The Wester Pipe Railway is a narrow gauge railway that runs from Hastigrow on the B876 road to Westerloch on the A99, all within Caithness. The line is double track for most of the route and uses Metre gauge. It is used to transport pipeline segments to the sea. It is the second northernmost railway in the United Kingdom with the first being the spur to Thurso on the Far North Line.

== Route ==
The line starts in Hastigrow and runs 7.8 km east south east towards the coast where the depot of Subsea 7 is located.

== Operations ==
The railway is owned and operated by Subsea 7, who operate the railway and the pipelines around it to their port in Westerloch near Wick.
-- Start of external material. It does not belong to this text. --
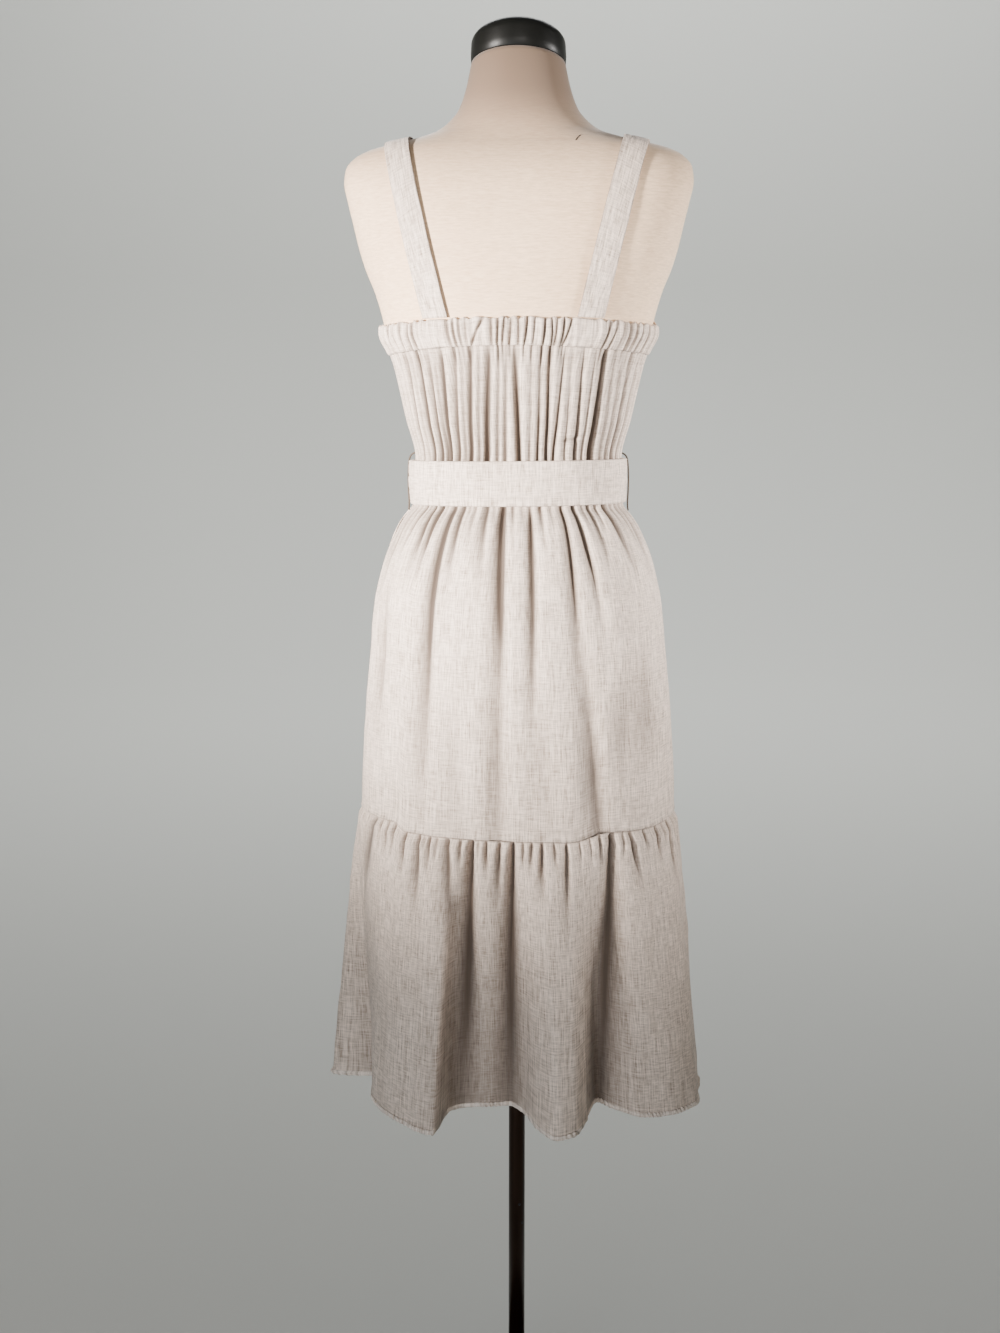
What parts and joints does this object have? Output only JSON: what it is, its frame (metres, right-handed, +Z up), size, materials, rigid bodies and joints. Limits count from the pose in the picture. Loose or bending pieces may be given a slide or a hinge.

The railway uses ocean-going tugs to operate it. Pipeline segments are combined at a site on the inland end of the railway and then towed to the sea, using the vessels. The individual pipes are often brought to Scotland by train as well. They are transported onto the railway by being taken to Georgemas Junction and then finish their journey to the Subsea 7 site by road. Entire pipelines are transported along the rail, giving it the record for the longest thing ever to be transported by rail: a 7.7 km long pipe, only 100 m shorter than the main section of railway itself. Many of the tracks were re-laid in 2014.

Four lines exist West of the bridge under the A99 road, however the main stem of the railway is just two tracks. This allows the sections to be completed concurrently, then joined together just before the road bridge.